Interestingly, the Church herself provides texts related to church architecture which qualify as theologia prima, that is, a first-order or primary source from which other theological conclusions are drawn. Theologian David Fagerberg has written extensively on how the law of prayer is itself theologia prima, a fount and source of theology.[4] While norms and laws given in the General Instruction of the Roman Missal and the Code of Canon Law have been occasional touchstones in recent church design, the Church’s liturgical books provide the most important repository of her liturgical theology, and, consequently, the Order of the Dedication of a Church and an Altar (ODCA) reveals the Church’s own mind on the nature of her architecture. In other words, theologia prima leads to understanding the nature of things, and reading the ODCA makes clear that the church building is more than a factory, a meeting house, an environment, a space, or a living room of God. Rather, it is a sacrament of the glorified Mystical Body of Christ.

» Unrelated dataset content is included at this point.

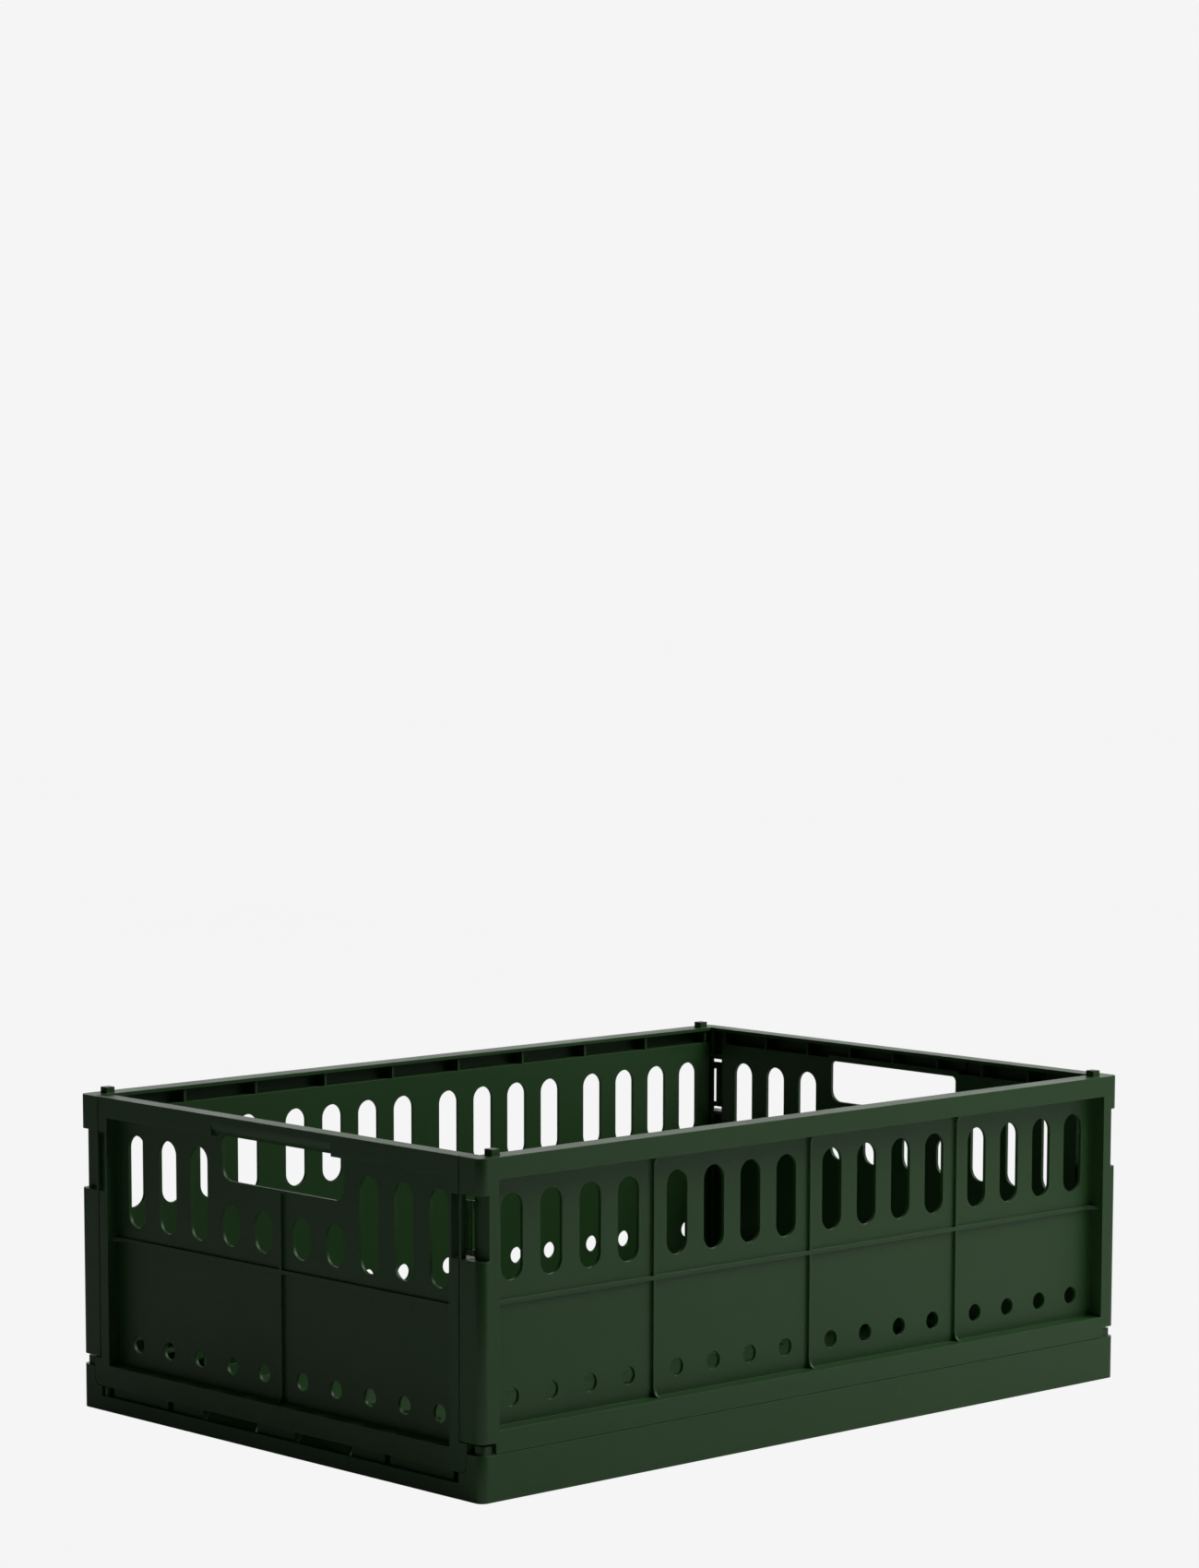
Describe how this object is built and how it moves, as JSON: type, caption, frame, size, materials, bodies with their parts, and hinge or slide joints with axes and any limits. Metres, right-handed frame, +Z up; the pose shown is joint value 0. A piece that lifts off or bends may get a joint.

Arguments for the use of traditional architecture have frequently overlooked the biblical and sacramental nature of church buildings.

“Special Image of the Church”

The opening decree promulgating the OCDA calls the church building “a special image of the Church, which is God’s temple built from living stones.” Accordingly, the very first words introducing “The Order of Laying a Foundation Stone” (LFS) urge that the faithful “be reminded that the structure to be built of stone will be a visible sign of the living Church, God’s building, which they themselves constitute” (1).[5] It then footnotes two sources. The first, 1 Corinthians 3:9, calls the Church in Corinth “God’s building.” The second note refers to paragraph 6 of the Second Vatican Council’s document Lumen Gentium, which aptly summarizes this analogous relationship between Christ, the Church, and the church building: “Often the Church has also been called the building of God. The Lord Himself compared Himself to the stone which the builders rejected, but which was made into the cornerstone. On this foundation the Church is built by the apostles, and from it the Church receives durability and consolidation. This edifice has many names to describe it: the house of God in which dwells His family; the household of God in the Spirit; the dwelling place of God among men; and, especially, the holy temple. This Temple, symbolized in places of worship built out of stone, is praised by the Holy Fathers and, not without reason, is compared in the liturgy to the Holy City, the New Jerusalem. As living stones, we here on earth are built into it” (6).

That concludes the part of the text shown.